南京事件を否定したくてたまらない人々の間には、暗黙的にであれ、こういう感覚が共有されているのではないかと思えます。彼らにとっては、過去に悪を為した国は永遠に悪であり、いつまでも非難されて当然であり、滅んでもよい、そんな風に思えるのではないかと。

どこまで本気なのか…という問題はありましょう。しかしこのような発言を行なう以上、good2ndさんが指摘されるようにある種の国家に対しては「滅んでもよい国」という判断*1を行なう用意がある、というのは死刑容認のロジックに通じるものを感じますね。
そういえば、関東大震災時の朝鮮人虐殺に関して、同じようなロジックで「「あなたの子をアウシュビッツに送らないと誰が保証してくれよう」という懸念を、もし可能なら、薄めておきたいのだ」とおっしゃった方もおられました。
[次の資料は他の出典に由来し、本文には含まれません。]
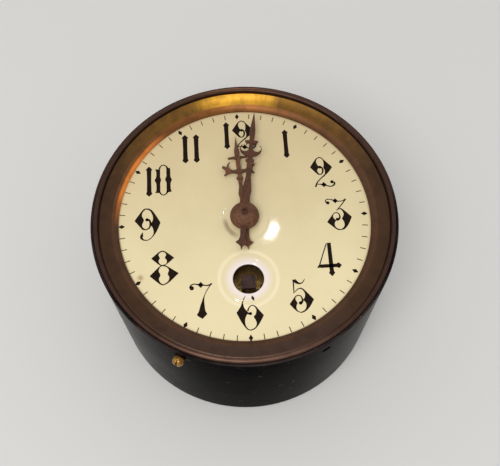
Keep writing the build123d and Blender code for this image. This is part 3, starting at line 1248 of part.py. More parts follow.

ところで、やはりコメント欄の「桜北米派遣軍」って、キモイ…。

各所に英語でコメントする行為をさして「桜北米派遣軍、出撃!」てな調子ではしゃいでいたわけですな。気分はもう戦争
どうせ内輪ではしゃいでいるところなんて読まれまい、と高をくくっているんだろうと思ったので、ここで暴露してきました。もう下火になっているようでもっと早くやっておけばよかったと後悔しましたが。

*1:念のために言いますが、ある国家の特定の政治体制を打倒しても構わないと考えることと、その国家が滅びても構わないと考えることの間には大きな、非常に大きな違いがあります。